Definition
The Going-In Cap Rate is a financial metric used in real estate investment to measure the initial yield of a property. It is calculated by dividing the first year’s Net Operating Income (NOI) by the acquisition price of the property. This rate is crucial for investors to evaluate the potential return of an investment before purchase.
\[ \text{Going-In Cap Rate} = \frac{\text{Net Operating Income (Year 1)}}{\text{Acquisition Price}} \]
Examples
- Example 1: If a property generates $9,000 in Net Operating Income (NOI) during the first year and was acquired for $100,000, its Going-In Cap Rate would be:
\[ \text{Going-In Cap Rate} = \frac{9,000}{100,000} = 0.09 \text{ or } 9% \]

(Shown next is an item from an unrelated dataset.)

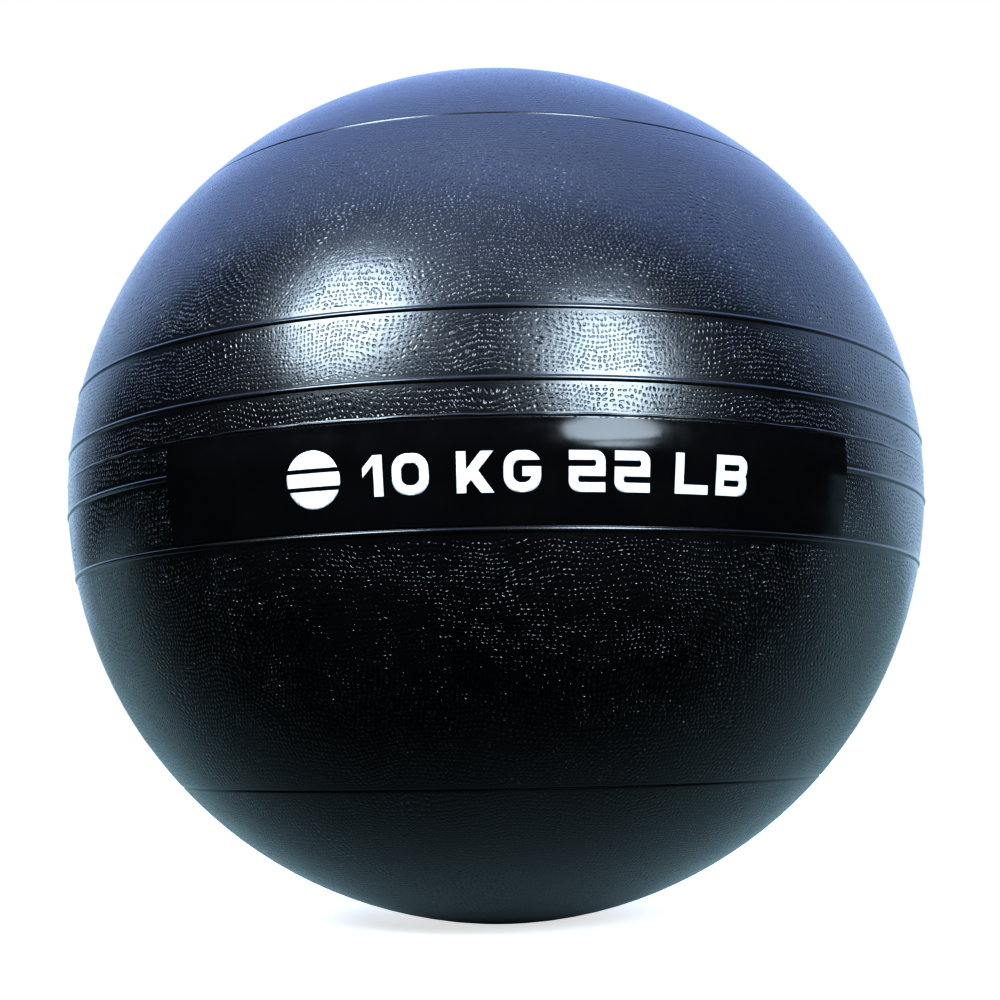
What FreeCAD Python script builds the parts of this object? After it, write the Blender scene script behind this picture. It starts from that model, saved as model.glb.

- Example 2: Suppose another property yields $15,000 in Net Operating Income in its first year and was bought for $150,000. The Going-In Cap Rate is:
\[ \text{Going-In Cap Rate} = \frac{15,000}{150,000} = 0.10 \text{ or } 10% \]
Frequently Asked Questions (FAQs)
What is the difference between the Going-In Cap Rate and Terminal Cap Rate?
The Going-In Cap Rate refers to the initial yield of an investment property based on its current net operating income, while the Terminal Cap Rate is applied to the expected income at the time of sale, reflecting the end of the holding period.
Why is the Going-In Cap Rate important for real estate investors?
The Going-In Cap Rate helps investors determine the potential profitability and risk of a property. A higher cap rate indicates a potentially higher return, albeit with possibly higher risk.
Can the Going-In Cap Rate change after acquisition?
Yes, changes in net operating income or property value can alter the cap rate. Adjustments to rental income, operating expenses, and market conditions can impact the NOI and the property’s perceived value.
How does the Going-In Cap Rate impact property valuation?
A higher Going-In Cap Rate often correlates with a lower property valuation (and vice versa). Investors use this metric to balance expected returns with investment costs.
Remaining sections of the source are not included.